GESELLSCHAFTSKUNDE Kühler wohnen
Durch die Energiekrise verändern sich unsere Gewohnheiten.
Eigentlich hat es mit der Pandemie begonnen. Schon wegen Corona haben viele ihr Verhalten verändert, das sie immer für selbstverständlich gehalten hatten. Das reicht vom Handschlag, den nicht wenige bis heute durch neue Rituale wie den Faust-Gruß ersetzt haben, bis zum Ausgehverhalten. Der Krieg Russlands gegen die Ukraine und die Energiekrise nötigen nun, in deutlich kühleren Räumen zu leben. Um Gas und Heizkosten zu sparen, regeln manche die Temperaturen in ihren vier Wänden insgesamt runter, andere heizen in begrenzten Zeiträumen oder in weniger Zimmern. Das hat größere Auswirkungen auf das Lebensgefühl, als man zunächst denken könnte. Zum einen nimmt man Wärme anders wahr – denn man nimmt sie überhaupt wahr, als etwas Wohliges, nichts Selbstverständliches. Natürlich ist Wärmeempfinden etwas höchst Subjektives, und jeder muss selbst wissen, wie warm er es braucht, was er für verantwortlich, angenehm, finanzierbar hält. Aber die Achtlosigkeit, mit der früher oft geheizt wurde, bis sich Innenräume im Winter anfühlten, als sei Sommer, ist wohl vorbei.

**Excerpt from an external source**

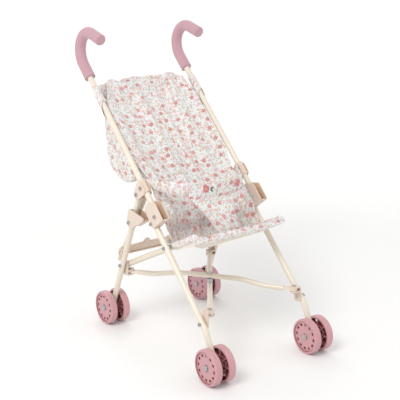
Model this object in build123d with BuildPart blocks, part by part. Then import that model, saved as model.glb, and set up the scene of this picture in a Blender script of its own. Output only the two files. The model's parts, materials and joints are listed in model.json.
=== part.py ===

Das führt dazu, dass Leute nach Möglichkeit ihre Wohnungen oder Häuser dämmen, Solarzellen auf Dächer packen, Wärmeschlupflöcher schließen. Das große Einpacken von Immobilien hat noch einmal zugenommen. Das lässt alte Fassaden verschwinden, verändert das Aussehen von Städten. Aber auch innen tut sich etwas: Menschen bewegen sich anders durch ihre Wohnungen. Manche sind dicker angezogen, andere nutzen Decken oder halten sich abends in bestimmten Räumen auf, sitzen länger in der Küche oder nur noch im Wohnzimmer oder lenken Wärme in die Kinderzimmer. Wo früher oft gleichmäßig durchgeheizt wurde, gibt es unterschiedliche Klimazonen. Schlafzimmer, die ohnehin oft tagsüber leer stehen, werden zu Kältekammern. Und die Bewohner tun, was Menschen machen: Sie gewöhnen sich.
Auch daran, dass Anpassung immer öfter nötig ist und auch Lebensbereiche betrifft, die man gerade noch für unveränderlich gehalten hatte.